Per mesi si è raccontata la favola che di fronte alla pandemia siamo tutti sulla stessa barca, ma la realtà ci ha messo poco a dimostrare che sotto ogni punto di vista le cose non stanno così. Dal diritto alla casa al mercato del lavoro, dall’accesso alle cure all’istruzione, l’emergenza sanitaria e i suoi strascichi stanno picchiando in modo più o meno duro a seconda della collocazione geografica e del profilo sociale. Le disuguaglianze economiche, sociali, razziali e di genere preesistenti sono state accentuate e tutto questo rischia di avere conseguenze ben più a lungo termine del virus stesso.

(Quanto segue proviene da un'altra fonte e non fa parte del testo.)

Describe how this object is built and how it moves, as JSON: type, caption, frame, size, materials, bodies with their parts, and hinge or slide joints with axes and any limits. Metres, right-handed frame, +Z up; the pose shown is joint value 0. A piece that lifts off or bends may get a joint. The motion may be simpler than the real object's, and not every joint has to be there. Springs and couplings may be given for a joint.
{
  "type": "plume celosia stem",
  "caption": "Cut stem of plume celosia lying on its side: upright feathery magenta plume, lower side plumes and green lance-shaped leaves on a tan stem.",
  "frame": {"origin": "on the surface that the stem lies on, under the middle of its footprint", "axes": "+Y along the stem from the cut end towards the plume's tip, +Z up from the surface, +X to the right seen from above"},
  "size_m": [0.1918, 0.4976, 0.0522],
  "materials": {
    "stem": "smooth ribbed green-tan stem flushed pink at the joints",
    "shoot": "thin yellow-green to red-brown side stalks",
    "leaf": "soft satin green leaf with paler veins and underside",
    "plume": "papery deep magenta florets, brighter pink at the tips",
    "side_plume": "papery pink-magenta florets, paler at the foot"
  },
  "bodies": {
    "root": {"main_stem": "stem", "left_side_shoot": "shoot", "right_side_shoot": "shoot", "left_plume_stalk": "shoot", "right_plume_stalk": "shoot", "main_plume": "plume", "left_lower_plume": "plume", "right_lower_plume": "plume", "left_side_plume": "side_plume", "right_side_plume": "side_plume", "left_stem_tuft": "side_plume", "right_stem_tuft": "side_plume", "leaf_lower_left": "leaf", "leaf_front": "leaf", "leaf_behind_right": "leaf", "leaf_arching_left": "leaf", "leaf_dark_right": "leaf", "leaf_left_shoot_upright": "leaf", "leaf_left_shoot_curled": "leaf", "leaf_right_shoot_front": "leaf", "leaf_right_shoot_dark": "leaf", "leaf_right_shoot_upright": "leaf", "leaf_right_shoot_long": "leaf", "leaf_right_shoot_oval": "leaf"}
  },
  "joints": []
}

Il 77% dei neogenitori che hanno lasciato il lavoro nell’anno della pandemia sono donne. Un effetto del gender gap che vede l’Italia agli ultimi posti nell’Unione Europea per tasso di occupazione femminile. Dopo il boom dei licenziamenti registrati nel 2020 e rilevati dall’ISTAT anche i dati sulla cosiddetta ripresa appaiono disomogenei e marcatamente "di genere". Rispetto all’anno scorso ci sono 390mila occupati in più ma il gender gap si è acuito. Oltre due terzi della nuova occupazione è appannaggio della componente maschile con 271mila nuovi posti di lavoro mentre i nuovi contratti al femminile sono stati appena 118mila.
A fronte delle evidenti e crescenti disuguaglianze la pandemia avrebbe potuto essere un’opportunità per un’inversione di rotta, che non solo non c’è stata, ma la cui sola possibilità ha accelerato i processi di ristrutturazione dell’apparato economico, con al centro gli interessi delle grandi imprese europee e del sistema bancario e finanziario continentale; mentre, nel piano del governo, sui lavoratori e, in misura assai maggiore sulle lavoratrici, si devono solo scaricare i costi della crisi economica e sociale.

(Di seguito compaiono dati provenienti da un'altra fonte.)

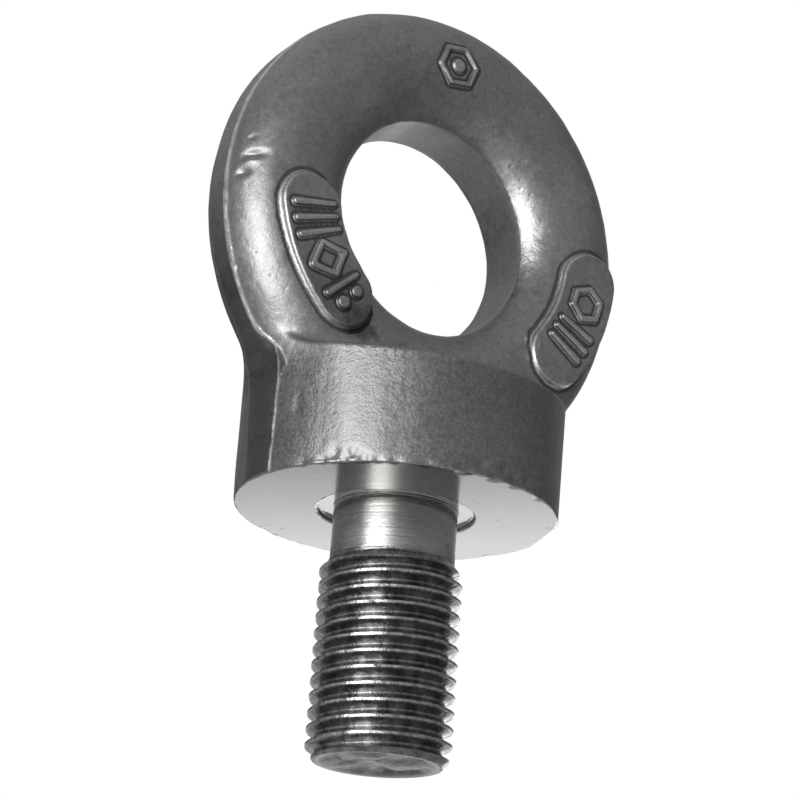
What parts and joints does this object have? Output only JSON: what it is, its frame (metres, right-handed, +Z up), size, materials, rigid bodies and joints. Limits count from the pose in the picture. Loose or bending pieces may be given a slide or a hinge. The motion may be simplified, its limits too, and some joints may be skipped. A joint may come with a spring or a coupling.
{
  "type": "eye bolt",
  "caption": "Drop-forged lifting eye bolt: an upright ring on a round collar with a ground seat, a plain neck and a coarse-threaded shank.",
  "frame": {"origin": "centre of the shank's flat end face, the lowest point of the part", "axes": "+Z up along the shank through the ring, the ring stands in the XZ plane with its hole along Y, and the ring's face with the raised marking pads looks towards -Y"},
  "size_m": [0.1178, 0.083, 0.2019],
  "materials": {
    "forged_steel": "matte",
    "machined_steel": "satin"
  },
  "bodies": {
    "root": {"forged_eye_bolt": "forged_steel"}
  },
  "joints": []
}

L’8 marzo è una data importante, la giornata dello sciopero generale femminista e transfemminista transnazionale, alla quale aderiamo e partecipiamo come sempre nelle forme e nei modi stabiliti dal Movimento.
La mattina manifesteremo a Roma sotto le finestre del Ministero del Lavoro - alle ore 10 in via Molise - contro il lavoro povero, diffuso soprattutto nelle categorie dove è prevalente il lavoro femminile, migrante e giovanile.